**What to do**
Write out the whole listing exactly as it stands.

**Information given**
□ □ □ □

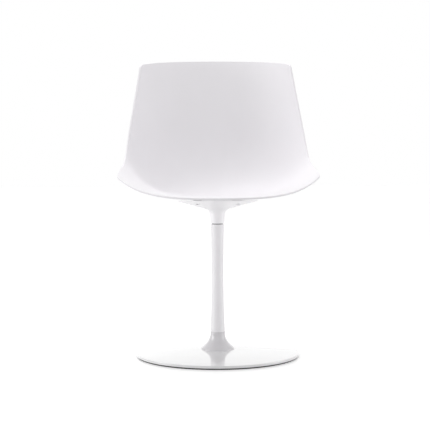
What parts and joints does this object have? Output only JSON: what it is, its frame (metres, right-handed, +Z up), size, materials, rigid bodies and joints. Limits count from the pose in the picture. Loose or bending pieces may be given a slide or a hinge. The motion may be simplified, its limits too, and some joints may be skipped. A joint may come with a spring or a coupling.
{
  "type": "swivel dining chair",
  "caption": "Dining chair with a moulded tub shell that swivels on a slim waisted column over a round, shallow-domed floor disc.",
  "frame": {"origin": "on the floor, on the column's axis", "axes": "+Z up along the column, -Y towards the front of the seat where the sitter faces, +X to the right of a viewer facing the chair's front"},
  "size_m": [0.5282, 0.5238, 0.7994],
  "materials": {
    "shell_plastic": "satin",
    "white_paint": "satin",
    "gloss_paint": "gloss",
    "steel": "satin",
    "insert_brass": "satin",
    "bush_plastic": "matte",
    "pad_plastic": "matte",
    "black_rubber": "matte"
  },
  "bodies": {
    "base": {"column": "white_paint", "upper_bush": "bush_plastic", "lower_bush": "bush_plastic", "column_plug": "steel", "foot_collar": "white_paint", "base_disc": "gloss_paint", "floor_ring": "black_rubber", "tie_washer": "steel", "lock_washer": "steel", "tie_bolt": "steel", "locating_pin": "steel"},
    "seat": {"seat_shell": "shell_plastic", "seat_carrier": "white_paint", "spindle": "steel", "spindle_key": "steel", "spindle_washer": "steel", "spindle_bolt": "steel", "retaining_washer": "steel", "retaining_ring": "steel", "shell_pads": "pad_plastic", "threaded_inserts": "insert_brass", "screw_washers": "steel", "seat_screws": "steel"}
  },
  "joints": [
    {"name": "seat_swivel", "type": "hinge", "parent": "base", "child": "seat", "pos_m": [0, 0, 0.35], "axis": [0, 0, 1], "continuous": true}
  ]
}
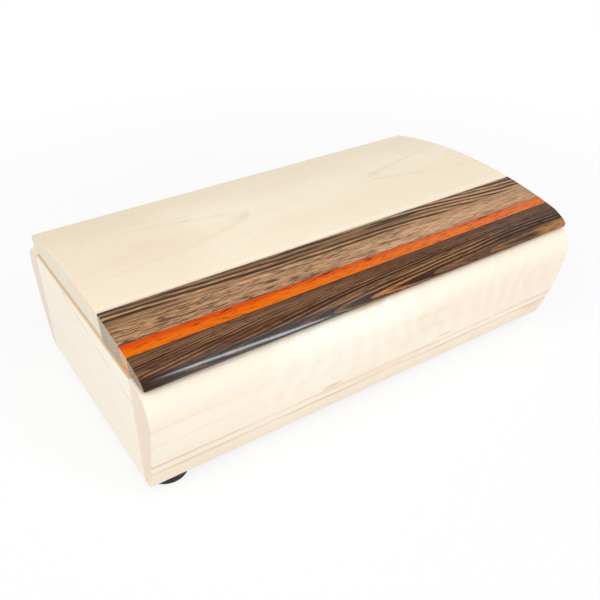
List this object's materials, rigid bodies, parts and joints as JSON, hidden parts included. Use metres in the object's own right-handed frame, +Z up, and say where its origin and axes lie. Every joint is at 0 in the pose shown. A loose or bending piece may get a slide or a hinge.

□ □ □ □

**Written response**
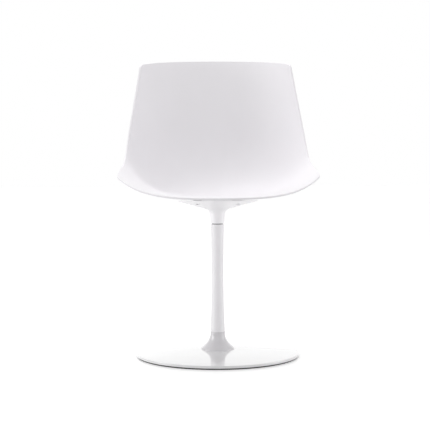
What parts and joints does this object have? Output only JSON: what it is, its frame (metres, right-handed, +Z up), size, materials, rigid bodies and joints. Limits count from the pose in the picture. Loose or bending pieces may be given a slide or a hinge. The motion may be simplified, its limits too, and some joints may be skipped. A joint may come with a spring or a coupling.
{
  "type": "swivel dining chair",
  "caption": "Dining chair with a moulded tub shell that swivels on a slim waisted column over a round, shallow-domed floor disc.",
  "frame": {"origin": "on the floor, on the column's axis", "axes": "+Z up along the column, -Y towards the front of the seat where the sitter faces, +X to the right of a viewer facing the chair's front"},
  "size_m": [0.5282, 0.5238, 0.7994],
  "materials": {
    "shell_plastic": "satin",
    "white_paint": "satin",
    "gloss_paint": "gloss",
    "steel": "satin",
    "insert_brass": "satin",
    "bush_plastic": "matte",
    "pad_plastic": "matte",
    "black_rubber": "matte"
  },
  "bodies": {
    "base": {"column": "white_paint", "upper_bush": "bush_plastic", "lower_bush": "bush_plastic", "column_plug": "steel", "foot_collar": "white_paint", "base_disc": "gloss_paint", "floor_ring": "black_rubber", "tie_washer": "steel", "lock_washer": "steel", "tie_bolt": "steel", "locating_pin": "steel"},
    "seat": {"seat_shell": "shell_plastic", "seat_carrier": "white_paint", "spindle": "steel", "spindle_key": "steel", "spindle_washer": "steel", "spindle_bolt": "steel", "retaining_washer": "steel", "retaining_ring": "steel", "shell_pads": "pad_plastic", "threaded_inserts": "insert_brass", "screw_washers": "steel", "seat_screws": "steel"}
  },
  "joints": [
    {"name": "seat_swivel", "type": "hinge", "parent": "base", "child": "seat", "pos_m": [0, 0, 0.35], "axis": [0, 0, 1], "continuous": true}
  ]
}
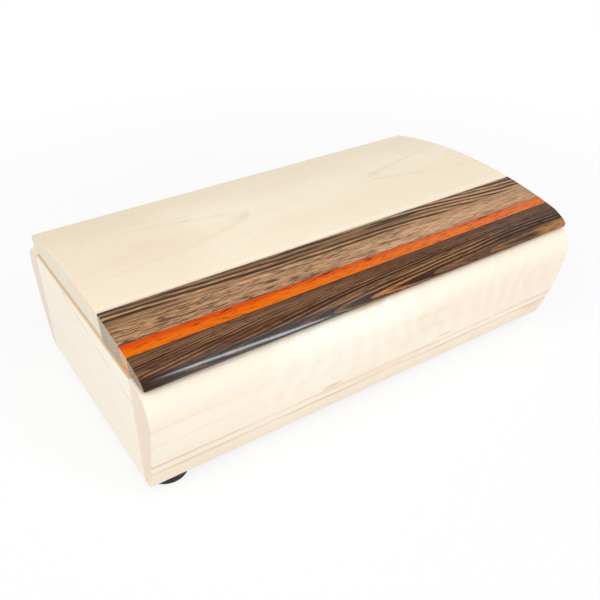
List this object's materials, rigid bodies, parts and joints as JSON, hidden parts included. Use metres in the object's own right-handed frame, +Z up, and say where its origin and axes lie. Every joint is at 0 in the pose shown. A loose or bending piece may get a slide or a hinge.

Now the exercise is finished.